多摩川の河川敷テニスコート脇の桜(写真)は、早や盛りを超え、赤みがかったさくら葉が芽吹きつつあります。春爛漫とはいいがたい、底冷えする花曇りの空の下、花見客がダウンジャケット姿でバーベキューを楽しんでいました。
今年の春は、穏やかな日差しに包まれて桜を楽しむ日がほとんど無かったような気がします。このまま、冷え冷えとした日が続き、梅雨入りしてしまうのではないかと心配しています。ちょうどW杯を前にした日本代表のように。本来であれば、桜の季節に開花し、若葉の季節に輝きを増し、本大会で絶頂期を迎えるはずでした。しかし、バーレーン戦でわずかに蕾がほころんだ感があり、かすかな望みは残したものの、いまだ、開花の兆しは見えません。

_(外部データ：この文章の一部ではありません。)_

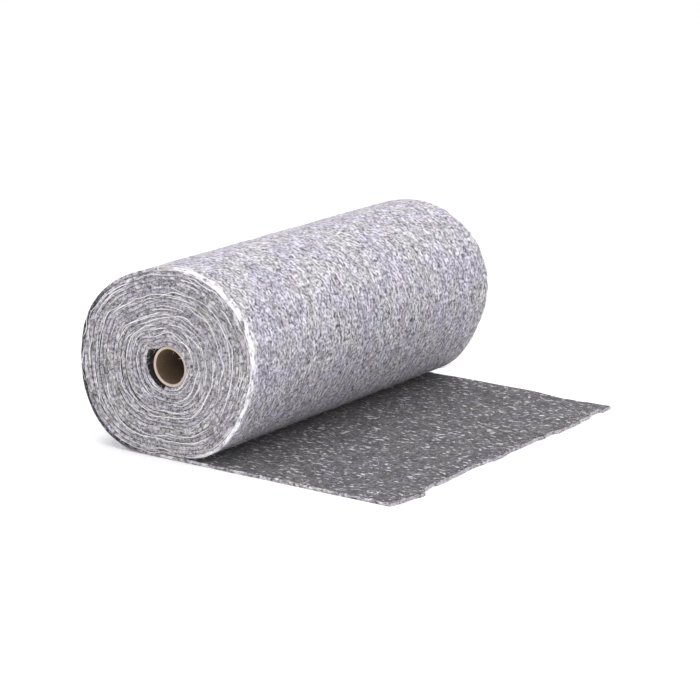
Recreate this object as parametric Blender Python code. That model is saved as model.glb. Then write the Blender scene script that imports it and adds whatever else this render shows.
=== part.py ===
"""Roll of felt: needled felt wound on a cardboard core, with its torn end lying loose on the surface.

The roll lies along Y. Its wound body rests on the origin, and the loose end runs along the surface towards +X.
Everything is in metres, with +Z up and the surface at Z = 0.
"""

import math
from collections import namedtuple

import bmesh
import bpy

# Driving sizes
FELT_WIDTH = 0.600            # cut width of the felt, along Y
FELT_THICK = 0.006            # one layer of felt
ROLL_RADIUS = 0.149           # mean radius of the wound body
AXIS_HEIGHT = 0.1404          # the winding axis above the surface, sunk by the roll's own weight
LOOSE_REACH = 0.388           # how far the loose end runs from under the axis, along X

CORE_BORE_RADIUS = 0.0255     # standard 51 mm bore
CORE_WALL = 0.004             # spiral-wound cardboard
CORE_CENTRE = (0.0061, 0.1358)  # X and Z: the core has settled a little down and towards the loose end
CORE_RECESS = 0.002           # each end of the core sits this far inside the felt's end
PIECE_GAP = 0.0003            # between the core and the felt round it

POCKET_DEPTH = 0.0115         # void beside the core, where the felt's inner end makes a step
POCKET_SIDE = math.radians(180)
POCKET_HALF_ARC = math.radians(52)

EDGE_ROUND = 0.0025           # softness of the cut edges of the felt
EDGE_STEPS = 3
CREVICE_MOUTH = 0.0015        # gap at which the wedge between the roll and the loose end is open
CREVICE_TIP = 0.012           # how much further in the wedge closes

ARC_STEP = math.radians(3)
HOLE_SIDES = 56
TUBE_SIDES = 48

# The sagged outline: waves round the roll, each a share of the radius, highest in one direction
Wave = namedtuple("Wave", "per_turn share direction_deg")
SAG_WAVES = (
    Wave(2, 0.0790, 19),
    Wave(3, 0.0075, 62),
    Wave(4, 0.0185, 39),
    Wave(5, 0.0137, 11),
)

# The outermost layer: it leaves the round at LIFT_FROM and is one layer proud where it meets the surface
LIFT_FROM = math.radians(150)
LIFT_TO = math.radians(255)

# The torn end, from the near side to the far side: place across the felt, and reach along X beyond
# or short of LOOSE_REACH
Torn = namedtuple("Torn", "across reach")
TORN_END = (
    Torn(-0.300, -0.005),
    Torn(-0.290, -0.001),
    Torn(-0.268, 0.001),
    Torn(-0.249, 0.004),
    Torn(-0.238, 0.008),
    Torn(-0.229, 0.006),
    Torn(-0.220, -0.003),
    Torn(-0.196, -0.007),
    Torn(-0.181, -0.003),
    Torn(-0.160, -0.004),
    Torn(-0.138, -0.005),
    Torn(-0.114, -0.006),
    Torn(-0.092, -0.008),
    Torn(-0.073, -0.006),
    Torn(-0.050, -0.005),
    Torn(-0.034, -0.002),
    Torn(-0.017, -0.002),
    Torn(0.010, -0.006),
    Torn(0.030, -0.004),
    Torn(0.056, -0.005),
    Torn(0.078, -0.006),
    Torn(0.094, -0.002),
    Torn(0.118, -0.006),
    Torn(0.134, 0.001),
    Torn(0.158, 0.000),
    Torn(0.182, 0.001),
    Torn(0.205, -0.003),
    Torn(0.226, -0.002),
    Torn(0.244, -0.009),
    Torn(0.266, -0.008),
    Torn(0.280, -0.001),
    Torn(0.292, -0.004),
)

# The loose end's far side isn't quite straight: place along X, and how far it draws in from the cut width
Side = namedtuple("Side", "along drawn_in")
FAR_SIDE = (
    Side(0.230, 0.000),
    Side(0.256, 0.002),
    Side(0.280, 0.009),
    Side(0.302, 0.013),
    Side(0.330, 0.012),
    Side(0.356, 0.009),
    Side(0.384, 0.006),
)
TRIM_MARGIN = 0.050           # how far the trimming shape reaches past the felt

# Colours are linear, with roughness and metallic
Finish = namedtuple("Finish", "colour roughness metallic")
FELT_FINISH = Finish((0.40, 0.37, 0.42), 0.95, 0.0)
CORE_FINISH = Finish((0.36, 0.27, 0.20), 0.85, 0.0)


def clear_scene():
    for item in list(bpy.data.objects):
        bpy.data.objects.remove(item)


def finish_material(name, finish):
    material = bpy.data.materials.new(name)
    material.use_nodes = True
    shader = material.node_tree.nodes["Principled BSDF"]
    shader.inputs["Base Color"].default_value = (*finish.colour, 1.0)
    shader.inputs["Roughness"].default_value = finish.roughness
    shader.inputs["Metallic"].default_value = finish.metallic
    return material


def mesh_object(name, bm, sharp_deg=35):
    """Turn a bmesh into an object, smooth on its round faces, and free the bmesh."""
    bmesh.ops.recalc_face_normals(bm, faces=bm.faces)
    mesh = bpy.data.meshes.new(name)
    bm.to_mesh(mesh)
    bm.free()
    mesh.shade_smooth()
    mesh.set_sharp_from_angle(angle=math.radians(sharp_deg))
    thing = bpy.data.objects.new(name, mesh)
    bpy.context.scene.collection.objects.link(thing)
    return thing


def smooth_step(value, low, high):
    share = min(max((value - low) / (high - low), 0.0), 1.0)
    return share * share * (3.0 - 2.0 * share)


def roll_point(angle):
    """A point (x, z) of the roll's outline, at an angle measured from +X towards +Z."""
    radius = ROLL_RADIUS
    for wave in SAG_WAVES:
        radius += ROLL_RADIUS * wave.share * math.cos(wave.per_turn * (angle - math.radians(wave.direction_deg)))
    radius += FELT_THICK * smooth_step(angle, LIFT_FROM, LIFT_TO)
    return radius * math.cos(angle), AXIS_HEIGHT + radius * math.sin(angle)


def felt_section():
    """The closed outline of the felt in the XZ plane: up round the roll, along the surface, and back on top."""
    angle = math.radians(-90)
    while roll_point(angle)[1] < FELT_THICK + CREVICE_MOUTH:
        angle += math.radians(0.5)
    outline = [(roll_point(angle)[0] - CREVICE_TIP, FELT_THICK)]
    while roll_point(angle)[1] > 0.0:
        outline.append(roll_point(angle))
        angle += ARC_STEP
    outline.append((roll_point(angle)[0], 0.0))
    reach = LOOSE_REACH + TRIM_MARGIN / 2
    outline.append((0.0, 0.0))
    outline.append((reach, 0.0))
    outline.append((reach, FELT_THICK))
    return outline


def inset(outline, distance):
    """The same outline moved inwards, each corner along the mean of its two sides' normals."""
    moved = []
    count = len(outline)
    for index, (x, z) in enumerate(outline):
        before = outline[index - 1]
        after = outline[(index + 1) % count]
        ahead = (after[0] - x, after[1] - z)
        behind = (x - before[0], z - before[1])
        length_a = math.hypot(*ahead)
        length_b = math.hypot(*behind)
        normal_x = -(ahead[1] / length_a + behind[1] / length_b)
        normal_z = ahead[0] / length_a + behind[0] / length_b
        size = math.hypot(normal_x, normal_z)
        moved.append((x + distance * normal_x / size, z + distance * normal_z / size))
    return moved


def prism(name, rings):
    """A closed body through rings of (x, y, z) points, with flat ends."""
    bm = bmesh.new()
    loops = [[bm.verts.new(point) for point in ring] for ring in rings]
    for first, second in zip(loops, loops[1:]):
        count = len(first)
        for index in range(count):
            following = (index + 1) % count
            bm.faces.new((first[index], first[following], second[following], second[index]))
    bm.faces.new(loops[0][::-1])
    bm.faces.new(loops[-1])
    return mesh_object(name, bm)


def hide_helper(helper):
    helper.hide_render = True
    helper.display_type = "WIRE"


def cut_away(body, helper):
    cut = body.modifiers.new("cut_" + helper.name, "BOOLEAN")
    cut.operation = "DIFFERENCE"
    cut.solver = "EXACT"
    cut.object = helper


def wound_body():
    """The wound felt and its loose end, with softened cut edges, before it is bored and torn."""
    outline = felt_section()
    half = FELT_WIDTH / 2
    ends = []
    for step in range(EDGE_STEPS + 1):
        turn = step / EDGE_STEPS * math.pi / 2
        ends.append((EDGE_ROUND * (1 - math.sin(turn)), EDGE_ROUND * (1 - math.cos(turn))))
    rings = []
    for draw_in, along in ends:
        rings.append([(x, -half + along, z) for x, z in inset(outline, draw_in)])
    for draw_in, along in reversed(ends):
        rings.append([(x, half - along, z) for x, z in inset(outline, draw_in)])
    return prism("felt", rings)


def core_hole():
    """The shape that bores the felt: round the core, and bulging into the void beside it."""
    radius = CORE_BORE_RADIUS + CORE_WALL + PIECE_GAP
    centre_x, centre_z = CORE_CENTRE
    outline = []
    for index in range(HOLE_SIDES):
        angle = math.tau * index / HOLE_SIDES
        off = abs(angle - POCKET_SIDE) / POCKET_HALF_ARC
        bulge = POCKET_DEPTH * math.cos(off * math.pi / 2) ** 2 if off < 1 else 0.0
        reach = (radius + bulge) / math.cos(math.pi / HOLE_SIDES)
        outline.append((centre_x + reach * math.cos(angle), centre_z + reach * math.sin(angle)))
    end = FELT_WIDTH / 2 + TRIM_MARGIN
    return prism("core_hole", [[(x, y, z) for x, z in outline] for y in (-end, end)])


def torn_trim():
    """The shape that trims the loose end to its torn outline and its far side."""
    half = FELT_WIDTH / 2
    far = half + TRIM_MARGIN
    beyond = LOOSE_REACH + TRIM_MARGIN
    outline = [(LOOSE_REACH + row.reach, row.across) for row in TORN_END]
    outline += [(row.along, half - row.drawn_in) for row in reversed(FAR_SIDE[1:-1])]
    outline += [(FAR_SIDE[0].along, half + PIECE_GAP), (FAR_SIDE[0].along, far)]
    outline += [(beyond, far), (beyond, -far), (outline[0][0], -far)]
    low = -TRIM_MARGIN
    high = FELT_THICK + TRIM_MARGIN
    return prism("torn_trim", [[(x, y, z) for x, y in outline] for z in (low, high)])


def build_felt():
    felt = wound_body()
    for helper in (core_hole(), torn_trim()):
        hide_helper(helper)
        cut_away(felt, helper)
    felt.data.materials.append(finish_material("needled_felt", FELT_FINISH))


def build_core():
    """A plain cardboard tube, a wall of square section turned about its own axis."""
    half = FELT_WIDTH / 2 - CORE_RECESS
    outer = CORE_BORE_RADIUS + CORE_WALL
    bm = bmesh.new()
    rings = []
    for radius, y in ((outer, -half), (outer, half), (CORE_BORE_RADIUS, half), (CORE_BORE_RADIUS, -half)):
        ring = []
        for index in range(TUBE_SIDES):
            angle = math.tau * index / TUBE_SIDES
            ring.append(bm.verts.new((radius * math.cos(angle), y, radius * math.sin(angle))))
        rings.append(ring)
    for first, second in zip(rings, rings[1:] + rings[:1]):
        for index in range(TUBE_SIDES):
            following = (index + 1) % TUBE_SIDES
            bm.faces.new((first[index], first[following], second[following], second[index]))
    core = mesh_object("core_tube", bm)
    core.location = (CORE_CENTRE[0], 0.0, CORE_CENTRE[1])
    core.data.materials.append(finish_material("cardboard", CORE_FINISH))


def main():
    clear_scene()
    build_felt()
    build_core()


main()
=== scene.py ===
"""Looks of the roll of felt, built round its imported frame: the wound sheet with its loose end, its threads
and fibres, the cardboard core, and a plain studio stage. All sizes are in metres."""

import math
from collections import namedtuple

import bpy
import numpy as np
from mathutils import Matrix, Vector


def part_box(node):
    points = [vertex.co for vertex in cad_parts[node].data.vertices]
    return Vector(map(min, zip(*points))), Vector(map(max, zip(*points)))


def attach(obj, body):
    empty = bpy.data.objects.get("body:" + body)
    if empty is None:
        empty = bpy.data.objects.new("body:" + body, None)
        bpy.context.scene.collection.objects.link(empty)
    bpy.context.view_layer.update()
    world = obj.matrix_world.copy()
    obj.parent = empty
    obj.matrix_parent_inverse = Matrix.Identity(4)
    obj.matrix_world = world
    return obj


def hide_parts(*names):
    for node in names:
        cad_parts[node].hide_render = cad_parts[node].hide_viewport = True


bl_info = {
    "name": "Felt Roll",
    "version": (1, 0, 0),
    "blender": (4, 5, 0),
    "location": "View3D > Sidebar > Felt Roll",
    "description": "Builds a roll of needled felt on a cardboard core, with its torn end loose",
    "category": "Add Mesh",
}

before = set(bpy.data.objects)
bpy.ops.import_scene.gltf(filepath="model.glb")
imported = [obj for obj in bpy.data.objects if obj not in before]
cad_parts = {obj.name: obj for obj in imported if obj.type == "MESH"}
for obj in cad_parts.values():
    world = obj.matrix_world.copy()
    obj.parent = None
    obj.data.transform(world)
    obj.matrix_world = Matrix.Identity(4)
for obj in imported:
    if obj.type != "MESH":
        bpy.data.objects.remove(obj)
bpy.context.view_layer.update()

FELT_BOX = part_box("felt")
CORE_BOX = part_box("core_tube")

# The frame gives the places that the looks are fitted to
HALF_WIDTH = FELT_BOX[1].y
CORE_RADIUS = (CORE_BOX[1].x - CORE_BOX[0].x) / 2
CORE_X = (CORE_BOX[1].x + CORE_BOX[0].x) / 2
CORE_Z = (CORE_BOX[1].z + CORE_BOX[0].z) / 2
CORE_HALF = CORE_BOX[1].y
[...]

水曜日のセルビア戦が、日本代表のお花見の最後のチャンスとなります。満開などとは贅沢はいいません。せめて、五分咲きの日本代表を見たいものです。このところ空席が目立つ代表戦ですが、セルビア戦は久々にチケットが完売したとのことです。サポーターの熱い気持ちで、代表の花冷えだけは吹き飛ばしましょう。